O365
I'm using PQ to ETL a dataset into Excel.
| ID | Status | Date | CurrentStatus |
|---|---|---|---|
| 1 | Active | 1/1/2022 | Terminated |
| 1 | Terminated | 1/10/2022 | Terminated |
Under CurrentStatus, lookup the row's ID and find the record with the latest Date for that ID then return the Status for that record.
Current setup:
Formula is attached to the output table.
Current formula =XLOOKUP([@ID]&MAXIFS([Date],[ID],[@ID]),[ID]&[Date],[Status],"")
Problem:
Calculation takes forever
Goal:
Build the solution into the PQ M code instead of the formula.
Any guidance is appreciated, thanks.
CodePudding user response:
In powerquery, you can group on ID, and within that, sort on date then take the most recent result. Then expand the status
Load the data into powerquery with data from table/range, right click the ID column and Group by
take the default code
= Table.Group(#"Changed Type", {"ID"}, {{"Count", each Table.RowCount(_), Int64.Type}})

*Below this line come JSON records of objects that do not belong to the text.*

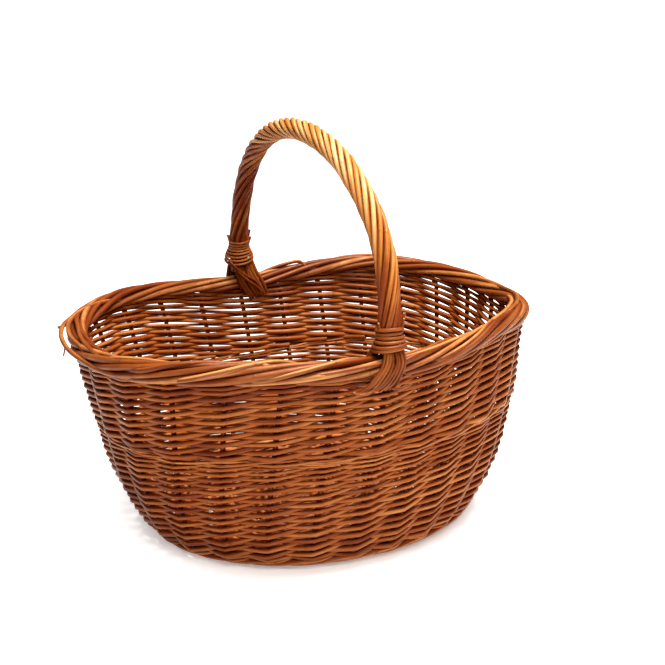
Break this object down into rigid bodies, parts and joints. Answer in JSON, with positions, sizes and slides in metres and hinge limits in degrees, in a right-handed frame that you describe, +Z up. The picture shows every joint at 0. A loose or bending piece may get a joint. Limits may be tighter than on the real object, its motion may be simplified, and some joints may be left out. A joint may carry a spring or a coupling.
{
  "type": "grooming basket",
  "caption": "Oval woven willow basket with stakes, wales, siding, rolled border and a fixed roped cross handle.",
  "frame": {"origin": "on the floor, under the middle of the basket's outer box", "axes": "+X along the length of the basket, +Y to the back foot of the handle, +Z up"},
  "size_m": [0.4546, 0.3662, 0.3894],
  "materials": {
    "siding_willow": "satin",
    "border_willow": "semi-gloss",
    "rope_willow": "semi-gloss",
    "binding_willow": "satin",
    "base_willow": "satin"
  },
  "bodies": {
    "root": {"lower_siding": "siding_willow", "upper_siding": "siding_willow", "base_edge_weave": "base_willow", "middle_wale_1": "siding_willow", "middle_wale_2": "siding_willow", "middle_wale_3": "siding_willow", "foot_wale_1": "siding_willow", "foot_wale_2": "siding_willow", "foot_wale_3": "siding_willow", "stake_01": "border_willow", "stake_02": "border_willow", "stake_03": "border_willow", "stake_04": "border_willow", "stake_05": "border_willow", "stake_06": "border_willow", "stake_07": "border_willow", "stake_08": "border_willow", "stake_09": "border_willow", "stake_10": "border_willow", "stake_11": "border_willow", "stake_12": "border_willow", "stake_13": "border_willow", "stake_14": "border_willow", "stake_15": "border_willow", "stake_16": "border_willow", "stake_17": "border_willow", "stake_18": "border_willow", "stake_19": "border_willow", "stake_20": "border_willow", "stake_21": "border_willow", "stake_22": "border_willow", "stake_23": "border_willow", "stake_24": "border_willow", "stake_25": "border_willow", "border_filler_front": "border_willow", "border_filler_back": "border_willow", "handle_bow": "binding_willow", "handle_rope_1": "rope_willow", "handle_rope_2": "rope_willow", "handle_rope_3": "rope_willow", "handle_rope_4": "rope_willow", "handle_rope_5": "rope_willow", "handle_rope_6": "rope_willow", "front_binding": "binding_willow", "back_binding": "binding_willow", "front_outer_tails": "binding_willow", "front_inner_tails": "binding_willow", "back_outer_tails": "binding_willow", "back_inner_tails": "binding_willow", "long_base_stick_1": "base_willow", "long_base_stick_2": "base_willow", "long_base_stick_3": "base_willow", "cross_base_stick_1": "base_willow", "cross_base_stick_2": "base_willow", "cross_base_stick_3": "base_willow", "cross_base_stick_4": "base_willow", "cross_base_stick_5": "base_willow", "base_weaver_1": "base_willow", "base_weaver_2": "base_willow"}
  },
  "joints": []
}
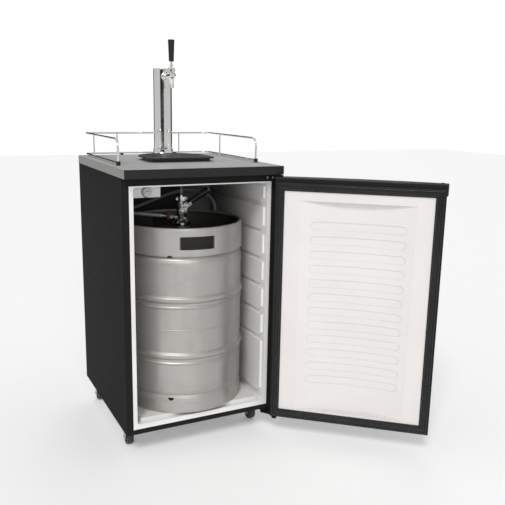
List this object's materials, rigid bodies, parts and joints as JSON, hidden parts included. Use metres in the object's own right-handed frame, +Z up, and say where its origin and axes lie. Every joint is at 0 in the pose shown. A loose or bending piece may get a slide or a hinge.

and replace the end to resemble this:
= Table.Group(#"Changed Type", {"ID"}, {{"data", each _, type table }, {"MaxStatus", each Table.FirstN(Table.Sort(_,{{"Date", Order.Descending}}),1)[Status]{0}}})
then use the arrow atop the new column to [x] expand the Status, Date and CurrentStatus columns
Full code:
let Source = Excel.CurrentWorkbook(){[Name="Table1"]}[Content],
#"Changed Type" = Table.TransformColumnTypes(Source,{{"ID", Int64.Type}, {"Status", type text}, {"Date", type date}, {"CurrentStatus", type text}}),
#"Grouped Rows" = Table.Group(#"Changed Type", {"ID"}, {{"data", each _, type table }, {"MaxStatus", each Table.FirstN(Table.Sort(_,{{"Date", Order.Descending}}),1)[Status]{0}}}),
#"Expanded data" = Table.ExpandTableColumn(#"Grouped Rows", "data", {"Status", "Date", "CurrentStatus"}, {"Status", "Date", "CurrentStatus"})
in #"Expanded data"